>> Begin
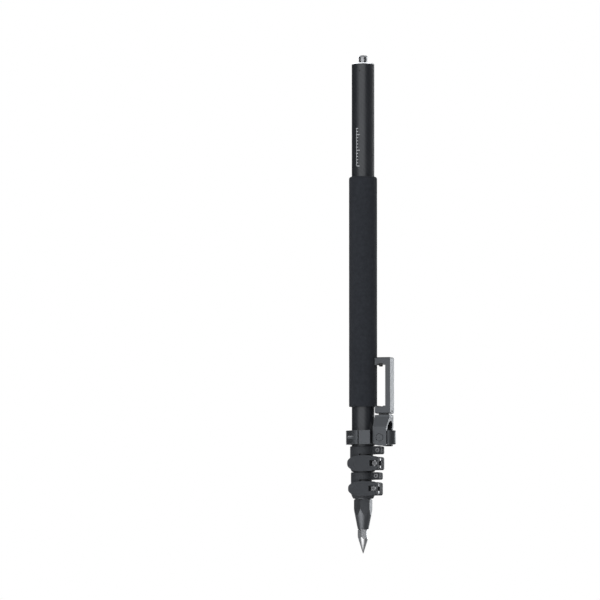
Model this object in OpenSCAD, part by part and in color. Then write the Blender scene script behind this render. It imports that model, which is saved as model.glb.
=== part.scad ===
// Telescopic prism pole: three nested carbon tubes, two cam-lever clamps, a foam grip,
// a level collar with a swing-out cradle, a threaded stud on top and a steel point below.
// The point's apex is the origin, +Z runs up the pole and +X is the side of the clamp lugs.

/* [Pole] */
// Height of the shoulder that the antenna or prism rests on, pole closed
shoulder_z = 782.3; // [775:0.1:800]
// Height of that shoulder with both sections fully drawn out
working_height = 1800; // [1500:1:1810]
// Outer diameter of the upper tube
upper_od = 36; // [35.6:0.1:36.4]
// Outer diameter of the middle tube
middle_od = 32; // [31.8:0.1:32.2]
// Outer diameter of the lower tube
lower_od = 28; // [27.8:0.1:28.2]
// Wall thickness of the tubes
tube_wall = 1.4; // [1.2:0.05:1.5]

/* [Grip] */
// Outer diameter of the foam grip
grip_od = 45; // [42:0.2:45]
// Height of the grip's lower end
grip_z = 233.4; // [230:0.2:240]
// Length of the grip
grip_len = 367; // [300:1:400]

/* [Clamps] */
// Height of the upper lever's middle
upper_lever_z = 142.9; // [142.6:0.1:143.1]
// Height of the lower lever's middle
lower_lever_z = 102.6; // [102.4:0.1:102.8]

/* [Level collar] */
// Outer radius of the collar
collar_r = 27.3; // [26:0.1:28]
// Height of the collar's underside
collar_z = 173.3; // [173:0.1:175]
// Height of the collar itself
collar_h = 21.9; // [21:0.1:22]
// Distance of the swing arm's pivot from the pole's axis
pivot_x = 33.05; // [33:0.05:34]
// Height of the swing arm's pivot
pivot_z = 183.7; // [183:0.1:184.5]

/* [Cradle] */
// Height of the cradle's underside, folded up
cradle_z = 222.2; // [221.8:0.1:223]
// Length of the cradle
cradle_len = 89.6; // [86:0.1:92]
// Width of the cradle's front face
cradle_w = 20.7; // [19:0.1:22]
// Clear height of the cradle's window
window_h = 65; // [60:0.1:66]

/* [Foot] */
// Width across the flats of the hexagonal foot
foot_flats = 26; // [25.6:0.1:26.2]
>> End
** WORK TO BE COMPLETED **
Print the material above once more, exactly.

** COMPLETED TASK **
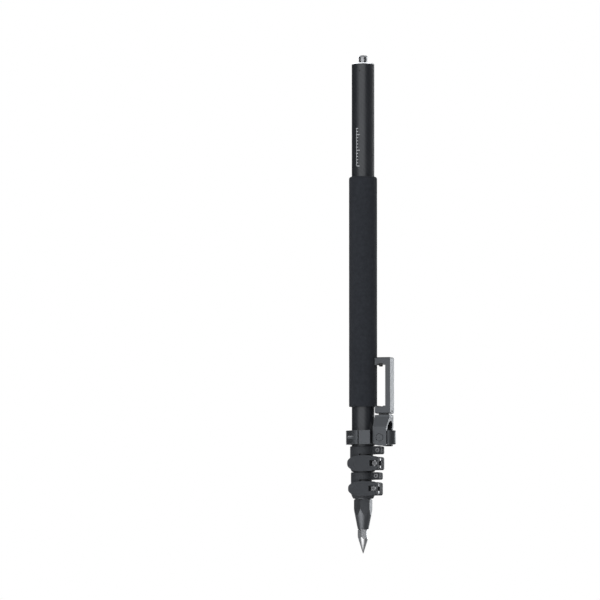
Model this object in OpenSCAD, part by part and in color. Then write the Blender scene script behind this render. It imports that model, which is saved as model.glb.
=== part.scad ===
// Telescopic prism pole: three nested carbon tubes, two cam-lever clamps, a foam grip,
// a level collar with a swing-out cradle, a threaded stud on top and a steel point below.
// The point's apex is the origin, +Z runs up the pole and +X is the side of the clamp lugs.

/* [Pole] */
// Height of the shoulder that the antenna or prism rests on, pole closed
shoulder_z = 782.3; // [775:0.1:800]
// Height of that shoulder with both sections fully drawn out
working_height = 1800; // [1500:1:1810]
// Outer diameter of the upper tube
upper_od = 36; // [35.6:0.1:36.4]
// Outer diameter of the middle tube
middle_od = 32; // [31.8:0.1:32.2]
// Outer diameter of the lower tube
lower_od = 28; // [27.8:0.1:28.2]
// Wall thickness of the tubes
tube_wall = 1.4; // [1.2:0.05:1.5]

/* [Grip] */
// Outer diameter of the foam grip
grip_od = 45; // [42:0.2:45]
// Height of the grip's lower end
grip_z = 233.4; // [230:0.2:240]
// Length of the grip
grip_len = 367; // [300:1:400]

/* [Clamps] */
// Height of the upper lever's middle
upper_lever_z = 142.9; // [142.6:0.1:143.1]
// Height of the lower lever's middle
lower_lever_z = 102.6; // [102.4:0.1:102.8]

/* [Level collar] */
// Outer radius of the collar
collar_r = 27.3; // [26:0.1:28]
// Height of the collar's underside
collar_z = 173.3; // [173:0.1:175]
// Height of the collar itself
collar_h = 21.9; // [21:0.1:22]
// Distance of the swing arm's pivot from the pole's axis
pivot_x = 33.05; // [33:0.05:34]
// Height of the swing arm's pivot
pivot_z = 183.7; // [183:0.1:184.5]

/* [Cradle] */
// Height of the cradle's underside, folded up
cradle_z = 222.2; // [221.8:0.1:223]
// Length of the cradle
cradle_len = 89.6; // [86:0.1:92]
// Width of the cradle's front face
cradle_w = 20.7; // [19:0.1:22]
// Clear height of the cradle's window
window_h = 65; // [60:0.1:66]

/* [Foot] */
// Width across the flats of the hexagonal foot
foot_flats = 26; // [25.6:0.1:26.2]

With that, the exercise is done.